May 18, 2004
Don't trust any belief system that ends in an ism. I once thought that atheism might be an exception to that rule. It isn't. I subscribed to one of the atheist publications for a while to learn more about it. At first I was confused by the esoteric debates that seemed to be raging, in which some very bright people were engaged in intense dialog with theists and with each other about the nonexistence of God. They seemed to be trying to outdo each other by inventing all manner of complex logical proofs about the randomness of the universe and the absence of deity. Anyone who as much as suggested that there was some kind of an ordering force in the cosmos was set upon at once, and savaged by the others.
It took me a little while, but I figured it out. Key to my understanding was the realization that atheism is a religion. It has its orthodoxy, its dogma, its theologians, and its believers. All that seems to be lacking is a temple, and there likely is one, but I probably didn't look hard enough to spot it.
So the atheists have no more of the answers to life's questions than do any of the other True Believers. All of them, atheists and theists, are so passionate and so sincere that they surely deserve our respect. Each one of them has a faith, and would like nothing more than to convert you to it. It is, after all, part of the White Man's Burden to enlighten the ignorant natives.
Where does this colossal arrogance come from? Any one of you could be right. What is even more likely is that not one of us is. I long ago concluded that as a species we probably lack the intelligence and capacity to ask the right theological questions, let alone find the relevant answers. Even if we were staring right at the essential truths, we haven't the wisdom to comprehend what we see. So far, I have not met, heard, or read anyone or any thing that seemed convincingly closer to the mark.

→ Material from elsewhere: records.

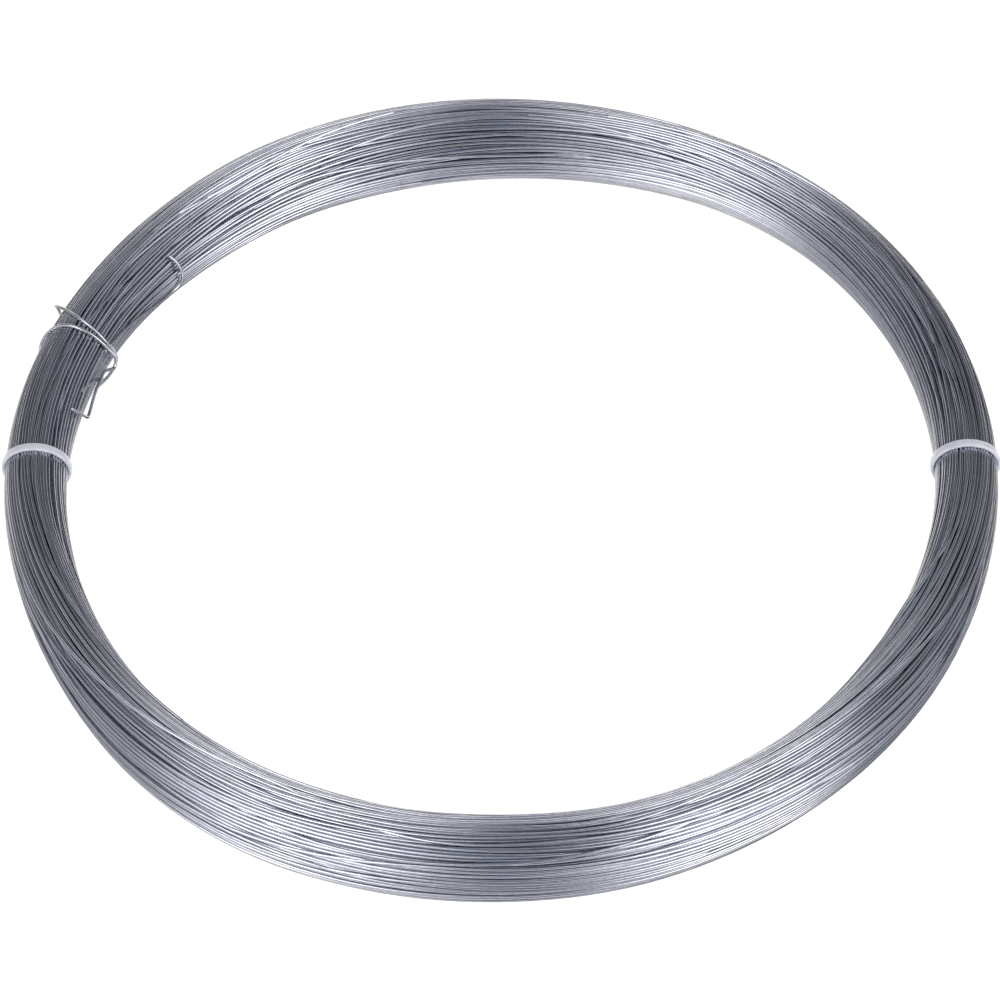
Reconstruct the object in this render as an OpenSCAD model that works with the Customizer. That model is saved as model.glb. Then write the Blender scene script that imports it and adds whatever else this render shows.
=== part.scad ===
// Coil of galvanized wire, lying flat and held by two nylon cable ties.
// The coil's axis is Z. The origin is on the floor, under the middle of the coil.
// The wound turns are one turned solid with a true bore. Its surface carries one
// ridge for each outer turn, so the turns show on the ends and on both sides.

/* [Wire] */
// Diameter of the galvanized wire
wire_d = 1.4; // [1:0.1:1.8]

/* [Coil] */
// Outside diameter over the turns, where the coil is full
coil_od = 419; // [400:1:450]
// Thickness of the round bundle of turns, where it is full
bundle_d = 35; // [34:0.5:38]
// Diameter of the bore, at the crests of the innermost turns
bore_d = 350; // [348:0.5:351]
// Turns that show round the outside of the bundle
outer_turns = 72; // [48:1:74]

/* [Cable ties] */
// Bundle diameter squeezed by each cable tie
tie_grip_d = 26.2; // [24:0.2:28]
// Width of the tie's strap
tie_w = 3.6; // [2.5:0.1:4.8]
// Thickness of the tie's strap
tie_t = 1.2; // [0.9:0.1:1.4]
// Angle of the tie's head below the bundle's outer side
head_angle = 50; // [44:1:56]
// Length of the cut tail that stands out of the head
tail_l = 1.4; // [0.5:0.1:2]
// Place of the right tie on the ring, as an angle from +X
right_tie_angle = 1.8; // [0:0.1:2.5]
// Place of the left tie on the ring, as an angle from +X
left_tie_angle = 178.8; // [177.5:0.1:180]

/* [Wire ends] */
// Bundle diameter squeezed by the wire end that is wound round it
wrap_grip_d = 28.2; // [27:0.2:29]
// Place of the wound end on the ring, as an angle from +X
wrap_angle = 158.5; // [150:0.5:165]

/* [Hidden] */

wire_r = wire_d / 2;
bundle_r = bundle_d / 2;
core_r = bundle_r - wire_r;             // through the centres of the outer turns
ring_r = (coil_od - bundle_d) / 2;      // from the coil's axis to the bundle's middle
bore_x = ring_r - bore_d / 2;           // bundle's middle to the bore wall
bore_half = sqrt(bundle_r * bundle_r - bore_x * bore_x);
end_room = 1.6;                         // depth that the loose ends take inside the bore wall
inner_reach = 12.4;                     // angle that the loose inner end runs past the wound end
base_drop = 17;                         // bundle's middle to the flat base
base_half = 4.1;                        // half width of the flat base
zc = base_drop;

grip_r = tie_grip_d / 2;
wrap_r = wrap_grip_d / 2;
strap_gap = 0.05;                       // strap clear of the turns
strap_r = grip_r + strap_gap;
tie_half = 4.8;                         // angle of the ring that a tie draws in, each way
wrap_half = 5.4;                        // the same for the wound end
head_h = 4.5;                           // head, away from the bundle
head_l = 6.4;                           // head, along the strap
head_w = 5.4;                           // head, along the coil

// ---------------------------------------------------------------- turns

// Section of the bundle: one ridge for each outer turn, with a valley between
// neighbours. The innermost turns share one wall, the bore, and the lowest ones
// share the base.
ridge = [[-0.5, core_r + 0.1], [-0.22, bundle_r], [0.22, bundle_r]];

module bundle_section() {
    difference() {
        union() {
            polygon([for (i = [0 : outer_turns - 1]) for (p = ridge)
                     let (a = (i + p[0]) * 360 / outer_turns)
                     p[1] * [cos(a), sin(a)]]);
            translate([-bore_x, -bore_half]) square([2, 2 * bore_half]);
            translate([-base_half, -base_drop]) square([2 * base_half, 2]);
        }
        translate([-bore_x - 4, -bundle_r]) square([4, 2 * bundle_r]);
        translate([-bundle_r, -base_drop - 4]) square([2 * bundle_r, 4]);
    }
}

// Turns between two angles round the coil.
module full_turns(from, to) {
    translate([0, 0, zc])
        rotate([0, 0, from])
            rotate_extrude(angle = to - from, $fn = 240)
                translate([ring_r, 0]) bundle_section();
}

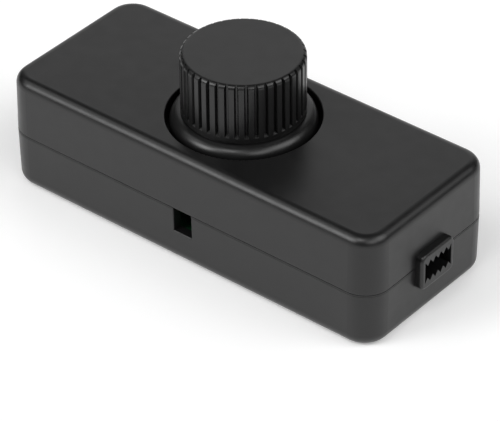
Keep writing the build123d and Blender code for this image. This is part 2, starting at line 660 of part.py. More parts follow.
def build_pot_terminals():
    """Three riveted solder tags, bent down into the circuit board."""
    with BuildPart() as pot_terminals:
        with BuildSketch(Plane.XY.offset(WAFER_BOTTOM - TAG_THICKNESS)):
            with Locations(*[(x, WAFER_REACH + TAG_THICKNESS) for x in TAG_XS]):
                Rectangle(2 * RIVET_RADIUS, TAG_LENGTH + TAG_THICKNESS, align=(Align.CENTER, Align.MAX))
        extrude(amount=TAG_THICKNESS)
        with BuildSketch(Plane.XY.offset(BOARD_BOTTOM - LEAD_STUB)):
            with Locations(*TAG_PINS):
                Rectangle(TAG_WIDTH, TAG_THICKNESS)
        extrude(amount=WAFER_BOTTOM - BOARD_BOTTOM + LEAD_STUB)
        with BuildSketch(Plane.XY.offset(WAFER_BOTTOM)):
            with Locations(*[(x, WAFER_REACH - TAG_LENGTH / 2) for x in TAG_XS]):
                Circle(RIVET_RADIUS)
        extrude(amount=WAFER_THICKNESS)
    return pot_terminals


def carrier_angle():
    """Direction of the wiper carrier's lug at the counter-clockwise stop (degrees)."""
    return 90 + TRAVEL / 2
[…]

When I was in the third grade I made one of the more important decisions of my life. The teacher announced to the class one day that an optional bible study class would soon be starting, to last one period a week and be held in the library. Anyone who did not wish to attend would be allowed to remain in the classroom and read. We were told to discuss it with our parents and get their decision on whether to participate. I talked to Mom & Dad about this and told them I was troubled by this development. They suggested that I try the bible classes and then make up my mind if I wanted to continue them. I agreed.

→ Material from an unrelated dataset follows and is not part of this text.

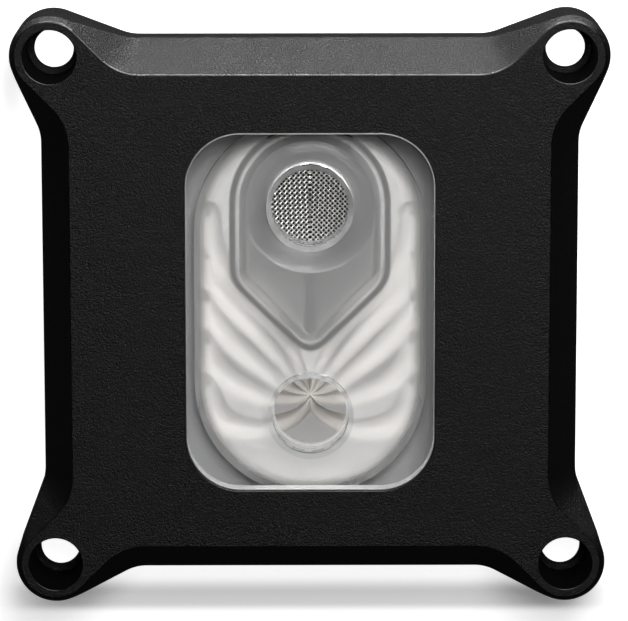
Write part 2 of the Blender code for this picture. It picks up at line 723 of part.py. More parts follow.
def fin_bank(pool_floor):
    """All fins as one group of upright blades, rooted in the metal under the pool."""
    fin_count = int(FIN_FIELD / FIN_PITCH)
    top = PLATE_TOP - FIN_DROP
    root = pool_floor - (pool_floor - PLATE_BOTTOM) / 2
    fins = bmesh.new()
    for i in range(fin_count):
        y = (i - (fin_count - 1) / 2) * FIN_PITCH
        for vert in bmesh.ops.create_cube(fins, size=1.0)["verts"]:
            vert.co.x *= FIN_LENGTH
            vert.co.y = y + vert.co.y * FIN_WALL
            vert.co.z = top if vert.co.z > 0 else root
    return from_bmesh("fin_bank", fins)


# screws


def head_depth():
    return (SCREW_HEAD - SCREW_DIAMETER) / 2


def screw_hole_cutter(place):
    """A countersunk hole through the plate, one clearance larger than the screw."""
    bore = SCREW_DIAMETER / 2 + SCREW_HOLE_GAP
    head = SCREW_HEAD / 2 + SCREW_HOLE_GAP
    land = PLATE_BOTTOM + SCREW_HEAD_LAND
    profile = [
        (head, PLATE_BOTTOM - CUT_OVERRUN),
        (head, land),
        (bore, land + head_depth()),
        (bore, PLATE_TOP + CUT_OVERRUN),
    ]
    return stacked_circles("screw_hole_cutter", place, profile, SCREW_SIDES)


def build_screws():
    for number, place in enumerate(screw_places(), 1):
        x, y = place
        land = PLATE_BOTTOM + SCREW_HEAD_LAND
        profile = [
            (SCREW_HEAD / 2, PLATE_BOTTOM),
            (SCREW_HEAD / 2, land),
            (SCREW_DIAMETER / 2, land + head_depth()),
            (SCREW_DIAMETER / 2, PLATE_BOTTOM + SCREW_LENGTH),
        ]
        screw = stacked_circles(f"plate_screw_{number:02d}", (x, y), profile, SCREW_SIDES)
        socket = circle((x, y), SCREW_SOCKET / math.sqrt(3), 6)
        socket_top = PLATE_BOTTOM + SCREW_SOCKET_DEPTH
        cut(screw, [prism("socket_cutter", socket, PLATE_BOTTOM - CUT_OVERRUN, socket_top)])
        smooth(screw)
        add_material(screw, "black_screw", (0.05, 0.05, 0.055), 0.35, 1.0)


clear_scene()
build_frame()
build_window_block()
build_flow_guide()
build_divider_seal()
build_filter_ring()
build_filter_mesh()
build_base_seal()
build_cold_plate()
build_screws()
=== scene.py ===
import json
import math

import bmesh
import bpy
from mathutils import Matrix, Vector

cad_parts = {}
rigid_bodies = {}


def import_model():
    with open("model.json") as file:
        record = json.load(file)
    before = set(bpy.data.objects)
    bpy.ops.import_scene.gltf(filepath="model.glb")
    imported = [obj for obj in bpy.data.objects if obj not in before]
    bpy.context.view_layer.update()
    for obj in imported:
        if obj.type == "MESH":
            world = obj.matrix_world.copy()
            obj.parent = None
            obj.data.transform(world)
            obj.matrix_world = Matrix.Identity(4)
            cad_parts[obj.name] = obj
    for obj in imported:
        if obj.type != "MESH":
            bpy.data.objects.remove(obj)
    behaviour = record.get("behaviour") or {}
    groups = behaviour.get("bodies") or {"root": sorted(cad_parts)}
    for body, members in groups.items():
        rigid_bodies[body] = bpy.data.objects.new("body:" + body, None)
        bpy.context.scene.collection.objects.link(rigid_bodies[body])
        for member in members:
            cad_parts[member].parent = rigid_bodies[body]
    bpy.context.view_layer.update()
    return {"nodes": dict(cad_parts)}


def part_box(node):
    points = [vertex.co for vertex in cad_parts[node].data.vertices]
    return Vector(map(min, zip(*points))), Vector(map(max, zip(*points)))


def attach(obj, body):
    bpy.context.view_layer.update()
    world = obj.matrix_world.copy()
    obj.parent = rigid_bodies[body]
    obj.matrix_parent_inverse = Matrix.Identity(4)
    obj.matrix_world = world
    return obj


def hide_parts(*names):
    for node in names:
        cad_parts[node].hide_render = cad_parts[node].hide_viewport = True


for thing in list(bpy.data.objects):          # start from an empty scene
    bpy.data.objects.remove(thing, do_unlink=True)

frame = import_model()
nodes = frame["nodes"]
scene = bpy.context.scene
mm = 0.001
print("frame loaded:", len(nodes), "nodes")

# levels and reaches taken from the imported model
frameLow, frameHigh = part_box("top_frame")
plateLow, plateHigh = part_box("cold_plate")
blockLow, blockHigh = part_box("window_block")
guideLow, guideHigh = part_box("flow_guide")
dividerLow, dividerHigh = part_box("divider_seal")
meshLow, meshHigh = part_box("filter_mesh")
ringLow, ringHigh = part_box("filter_ring")
baseSealLow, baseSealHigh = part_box("base_seal")
portY = (meshLow.y + meshHigh.y) / 2          # both ports stand this far from the middle


# sums and other nodes

class Wire:
    def __init__(self, socket):
        self.socket = socket

    def calc(self, operation, other=None, swapped=False, third=None):
        made = self.socket.id_data.nodes.new("ShaderNodeMath")
        made.operation = operation
        parts = [other, self] if swapped else [self, other]
        for place, part in zip(made.inputs, parts + [third]):
            if part is not None:
                feed(place, part)
        return Wire(made.outputs[0])

    def also(self, name):                     # another output of the same node
        return Wire(self.socket.node.outputs[name])

    def __add__(self, other):
        return self.calc("ADD", other)

    def __radd__(self, other):
        return self.calc("ADD", other)

    def __sub__(self, other):
        return self.calc("SUBTRACT", other)

    def __rsub__(self, other):
        return self.calc("SUBTRACT", other, swapped=True)

    def __mul__(self, other):
        return self.calc("MULTIPLY", other)

    def __rmul__(self, other):
        return self.calc("MULTIPLY", other)

    def __truediv__(self, other):
        return self.calc("DIVIDE", other)

    def __pow__(self, other):
        return self.calc("POWER", other)

    def most(self, other):
        return self.calc("MAXIMUM", other)

    def least(self, other):
        return self.calc("MINIMUM", other)

    def clamp(self):
        return self.most(0.0).least(1.0)


def feed(place, value):
    if isinstance(value, Wire):
        place.id_data.links.new(value.socket, place)
    else:
        place.default_value = value


class Graph:
    def __init__(self, tree):
        self.tree = tree

    def add(self, kind, settings=None, sockets=None, out=0):
        made = self.tree.nodes.new(kind)
        for name, value in (settings or {}).items():
            setattr(made, name, value)
        for name, value in (sockets or {}).items():
            feed(made.inputs[name], value)
        return Wire(made.outputs[out]) if made.outputs else None

    def ramp(self, value, low, high, toLow=0.0, toHigh=1.0):
        return self.add(
            "ShaderNodeMapRange",
            {"interpolation_type": "SMOOTHSTEP"},
            {"Value": value, "From Min": low, "From Max": high, "To Min": toLow, "To Max": toHigh},
        )

    def noise(self, place, scale, detail=3.0, roughness=0.55):
        return self.add(
            "ShaderNodeTexNoise",
            {"noise_dimensions": "3D"},
            {"Vector": place, "Scale": scale, "Detail": detail, "Roughness": roughness},
        )

    def tint(self, factor, first, second):
        return self.add(
            "ShaderNodeMix", {"data_type": "RGBA"}, {0: factor, 6: first, 7: second}, out=2
        )

    def bump(self, height, strength, distance):
        return self.add(
            "ShaderNodeBump", None, {"Height": height, "Strength": strength, "Distance": distance}
        )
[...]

I went to a couple of the classes, then asked to be excused. I did not find the stories that the teacher was discussing to be either believable, relevant, or particularly entertaining. The stories were filled with violence and bad behavior, and seemed to me hardly moral.

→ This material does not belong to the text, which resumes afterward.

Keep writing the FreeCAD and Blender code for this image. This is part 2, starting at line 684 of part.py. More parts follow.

I was the only child left behind in the classroom when all the others departed to attend the "voluntary" bible class. I remember the looks from my schoolmates as they filed out. They ranged from curious to downright hostile. It was not easy for me to separate myself from the rest of society at so tender an age, but I stand by my decision with some pride. I would make the same decision today, although for somewhat more complex but no less valid reasons.